13th Speaker of the Legislative Assembly of Manitoba
- In office January 6, 1916 – January 24, 1922
- Preceded by: James Johnson
- Succeeded by: Philippe Adjutor Talbot

Member of the Legislative Assembly of Manitoba for Mountain
- In office March 7, 1907 – July 18, 1922
- Preceded by: Daniel A. McIntyre
- Succeeded by: Charles Cannon

1st Mayor of the Village of Pilot Mound
- In office 1904–1907
- Preceded by: Village reincorporated
- Succeeded by: Robert Dickson Ferguson

Personal details
- Born: March 6, 1859 Appleton, Canada West
- Died: November 6, 1939 (aged 80) Pilot Mound, Manitoba
- Party: Liberal
- Occupation: Merchant and cattle dealer

= James Bryson Baird =

Canadian politician (1859–1939)

James Bryson Baird (March 6, 1859 – November 6, 1939) was a politician in Manitoba, Canada. He served in the Legislative Assembly of Manitoba from 1907 to 1922, and was Speaker of the Assembly from 1916 to 1922. Baird was a member of the Liberal Party.

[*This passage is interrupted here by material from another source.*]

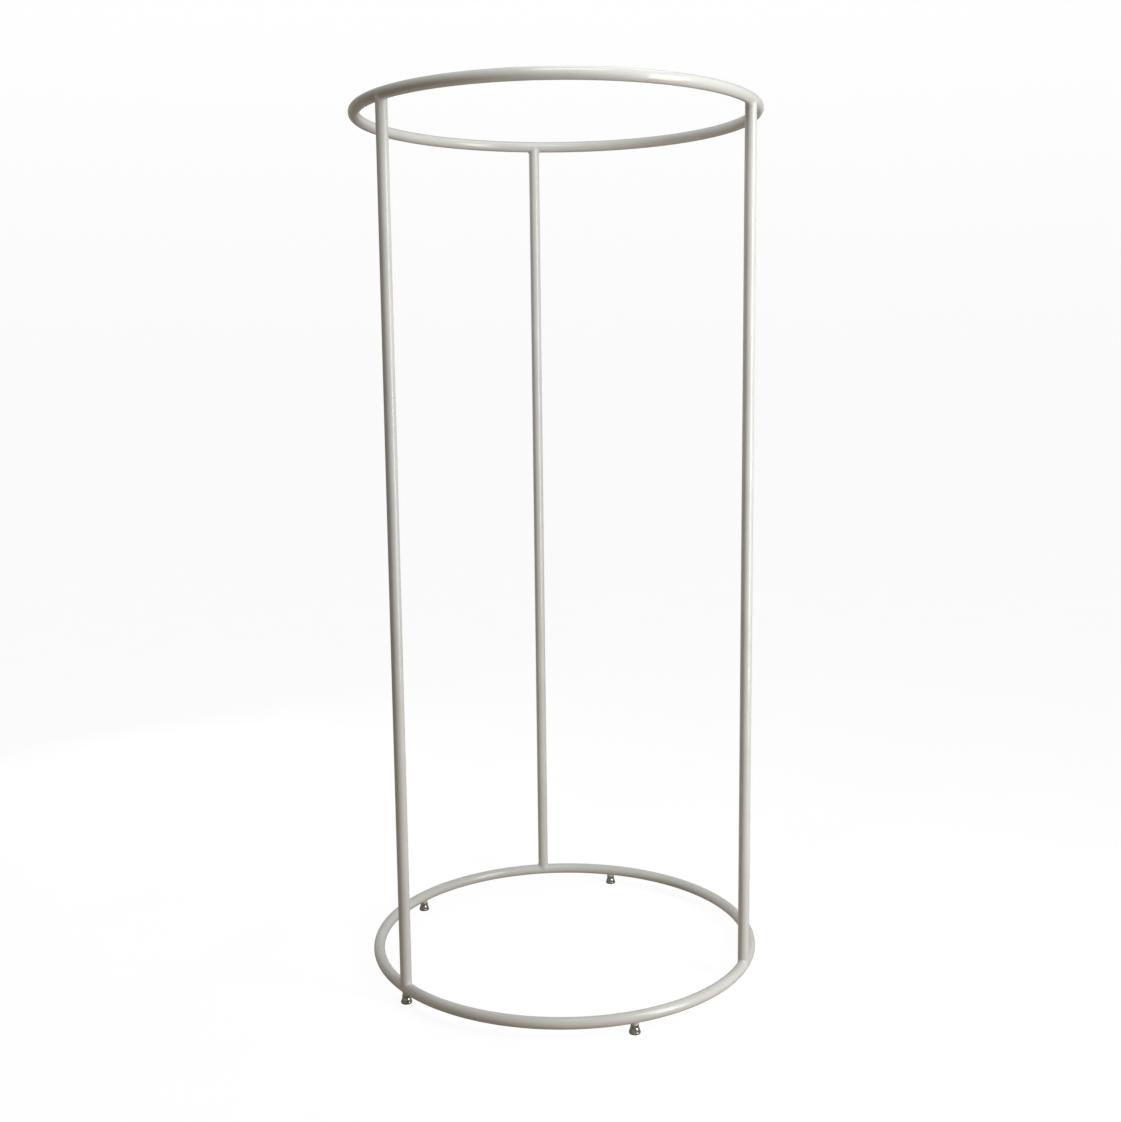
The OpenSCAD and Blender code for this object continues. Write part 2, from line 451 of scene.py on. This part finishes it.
def stud_shape():
    """The levelling stud: riveted head, neck, chamfered hexagon and thread."""
    def chamfer(a):
        return (hex_radius(a) - HEX_FACE_R) * math.tan(math.radians(30))

    rivet_top = RIVET_Z + RIVET_H
    round_w, round_h = 1.5 * MM, 1.1 * MM
    from_corner = (-2.1, -0.9, 0.9, 2.1, 12, 21, 30, 39, 48)
    angles = [math.radians(corner + off) for corner in range(0, 360, 60) for off in from_corner]
    rows = [(0, RIVET_Z), (RIVET_R - round_w - 0.2 * MM, RIVET_Z)]
    rows += arc((RIVET_R - round_w, RIVET_Z + round_h), (round_w, round_h), -80, 0, 5)
    rows += [(RIVET_R, rivet_top), (NECK_R, rivet_top), (NECK_R, BELL_TOP)]
    rows += [(HEX_FACE_R, BELL_TOP), (hex_radius, lambda a: BELL_TOP + chamfer(a))]
    rows += [(hex_radius, lambda a: BOSS_Z - chamfer(a)), (HEX_FACE_R, BOSS_Z)]
    thread_z = BOSS_Z + 0.02 * MM
    steps = 170
    for i in range(steps + 1):
        z = thread_z + (STUD_TOP - thread_z) * i / steps
        rows.append((thread_radius(z), z))
    rows.append((0, STUD_TOP))
    return turned(rows, angles, closed=False)


def bell_shape():
    """The pressed bell: rolled rim, flare, dome and the hole for the stud's neck."""
    edge = 0.3 * MM
    rim_z = BELL_Z + BELL_RIM_H
    shoulder_z = rim_z + BELL_FLARE
    dome_w = BELL_R - BELL_FLARE - BELL_TOP_R
    dome_h = BELL_TOP - shoulder_z
    rows = [(BELL_MOUTH_R + edge, BELL_Z)]
    rows += arc((BELL_R - edge, BELL_Z + edge), (edge, edge), -90, 0, 4)
    rows += arc((BELL_R - edge, rim_z - edge), (edge, edge), 0, 80, 4)
    rows += arc((BELL_R, shoulder_z), (BELL_FLARE, BELL_FLARE), -100, -180, 9)
    rows += arc((BELL_TOP_R, shoulder_z), (dome_w, dome_h), 5, 90, 16)
    rows += arc((BELL_HOLE_R + edge, BELL_TOP - edge), (edge, edge), 90, 180, 4)
    rows += [(BELL_HOLE_R, BELL_TOP - BELL_WALL)]
    rows += arc((BELL_TOP_R - BELL_WALL, shoulder_z), (dome_w, dome_h - BELL_WALL), 90, 0, 14)
    rows += [(BELL_MOUTH_R, BELL_Z + edge)]
    return turned(rows, even_angles(96))


def pad_shape():
    """The moulded pad: shallow grooves underneath, rounded edges and the plug into the bell."""
    edge, groove = 0.4 * MM, 0.3 * MM
    rows = [(0, groove), (3.0 * MM, groove), (3.3 * MM, 0)]
    rows += [(6.0 * MM, 0), (6.2 * MM, groove), (7.8 * MM, groove), (8.0 * MM, 0)]
    rows += arc((PAD_R - edge, edge), (edge, edge), -90, 0, 5)
    rows += arc((PAD_R - edge, BELL_Z - edge), (edge, edge), 0, 90, 5)
    rows += [(PLUG_R, BELL_Z), (PLUG_R, PLUG_TOP - edge), (PLUG_R - edge, PLUG_TOP), (0, PLUG_TOP)]
    return turned(rows, even_angles(96), closed=False)


# ---------------------------------------------------------------- materials

MIX_FIRST, MIX_SECOND, MIX_COLOUR = 6, 7, 2     # the Mix node's sockets for colours


class Nodes:
    """A node tree with short ways to add nodes to it."""

    def __init__(self, tree):
        self.tree = tree

    def put(self, socket, value):
        """Gives a socket a number, a colour or another node's output."""
        if isinstance(value, bpy.types.NodeSocket):
            self.tree.links.new(value, socket)
        else:
            socket.default_value = value

    def add(self, kind, inputs=None, **settings):
        node = self.tree.nodes.new("ShaderNode" + kind)
        for key, value in settings.items():
            setattr(node, key, value)
        for key, value in (inputs or {}).items():
            self.put(node.inputs[key], value)
        return node

    def maths(self, operation, a, b=0.0):
        return self.add("Math", {0: a, 1: b}, operation=operation).outputs[0]

    def times(self, a, b):
        return self.maths("MULTIPLY", a, b)

    def plus(self, a, b):
        return self.maths("ADD", a, b)

    def ramp(self, value, start, end, low=0.0, high=1.0):
        """value from start to end, eased, as low to high."""
        inputs = {"Value": value, "From Min": start, "From Max": end, "To Min": low, "To Max": high}
        return self.add("MapRange", inputs, interpolation_type="SMOOTHSTEP").outputs["Result"]

    def blend(self, factor, first, second):
        """Two colours mixed, from first at 0 to second at 1."""
        node = self.add("Mix", {"Factor": factor}, data_type="RGBA")
        self.put(node.inputs[MIX_FIRST], first)
        self.put(node.inputs[MIX_SECOND], second)
        return node.outputs[MIX_COLOUR]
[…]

Baird was born in Appleton, Canada West (now Ontario), and educated at Appleton Public School. He later moved to Manitoba, and worked as a merchant and cattle dealer. He was elected as the first mayor of Pilot Mound, Manitoba, and served three successive terms without opposition. He was also a postmaster and president of the local Board of Trade, and served eight years as chairman of the public school board.

He first ran for the Manitoba legislature in a by-election held on April 27, 1905, to replace former Liberal leader Thomas Greenway in the Mountain constituency. He lost to Conservative Daniel A. McIntyre by 146 votes.

Baird ran again in the 1907 provincial election, and defeated McIntyre by 433 votes. Rodmond Roblin's Conservatives were returned with a majority government in this election, and Baird sat as an opposition member. He was re-elected by fairly comfortable margins in the elections of 1910 and 1914.

In 1915, the Roblin government was forced to resign amid a corruption scandal. Another election was called, which the Liberals won with a landslide majority. Baird was selected as Speaker of the Legislature on January 6, 1916.

The Liberals were reduced to a minority government in the 1920 provincial election, and Baird was re-elected over his Farmer opponent by a reduced majority. He received a second term as Speaker on February 10, 1921.

The Liberal government was defeated in the legislature in early 1922. Baird lost his seat to Charles Cannon of the United Farmers of Manitoba in the 1922 provincial election.